**Data provided:**
[BEGIN]

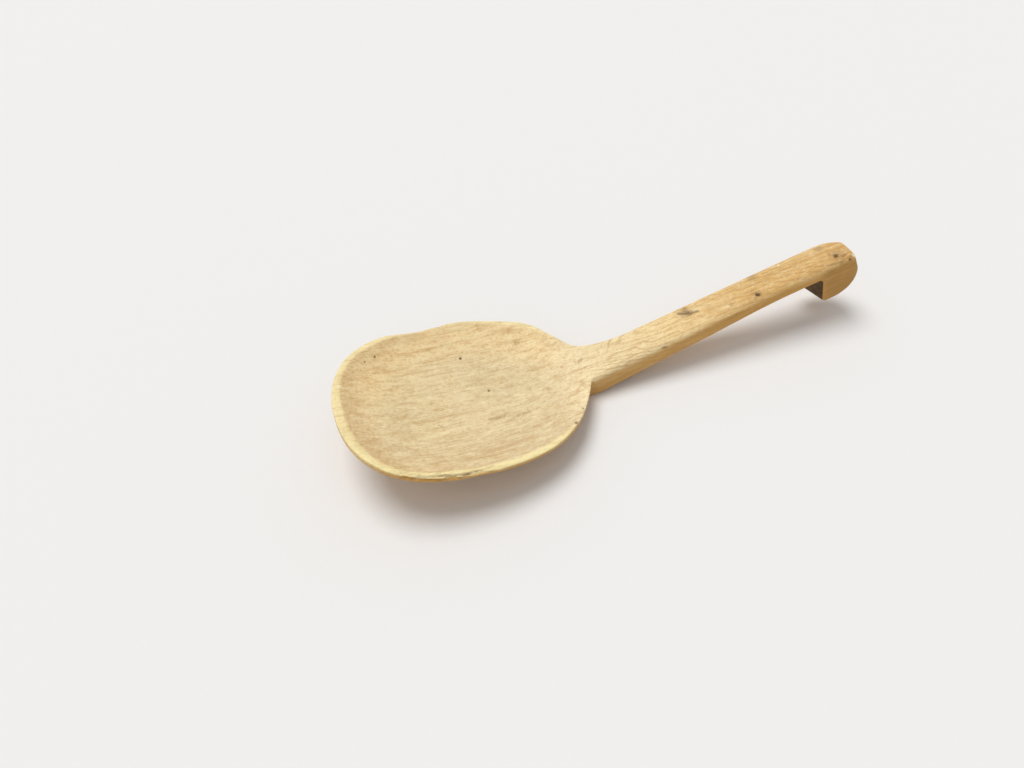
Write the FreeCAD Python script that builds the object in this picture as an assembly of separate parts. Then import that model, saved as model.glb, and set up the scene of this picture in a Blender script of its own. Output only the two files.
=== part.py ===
# Butter paddle: a dished blade and a hooked handle, carved in one piece from a maple board.
import FreeCAD, Part
import math
import os

Vector = FreeCAD.Vector

# Blade, from the neck, where the plane of the rim meets the top of the handle
blade_length = 154.0
blade_width = 123.5
dish_depth = 13.0
floor_thickness = 5.0
edge_thickness = 3.2
tip_land = 5.0
far_land = 1.6
near_land = 4.0
dish_centre = 80.0
dish_run_out = 4.0
dish_roundness = 2.6
tip_fullness = 2.7
neck_fullness = 2.0
belly_roundness = 2.4
belly_run_out = 5.0

# Handle, along its top from the neck
handle_rise = 19.4
handle_length = 179.4
handle_width = 25.0
neck_thickness = 15.2
root_thickness = 13.7
middle_thickness = 12.2
grip_thickness = 9.8
root_station = 35.0
middle_station = 75.0
seat_length = 26.0
flare_width = 7.6
flare_length = 34.0
near_taper = 2.4
near_rounding = 5.0
edge_rounding = 2.5
under_rounding = 2.5

# Hook at the end of the handle; its inner face stands askew and its far corner is rounded off
hook_length = 25.4
hook_depth = 30.0
hook_radius = 16.0
hook_skew = 11.0
end_rake = 2.6
toe_bevel = 3.2
corner_length = 18.4
corner_radius = 23.0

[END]

**Task to carry out:** From the listing above, return each line with the word "import".

**Answer:**
Write the FreeCAD Python script that builds the object in this picture as an assembly of separate parts. Then import that model, saved as model.glb, and set up the scene of this picture in a Blender script of its own. Output only the two files.
import FreeCAD, Part
import math
import os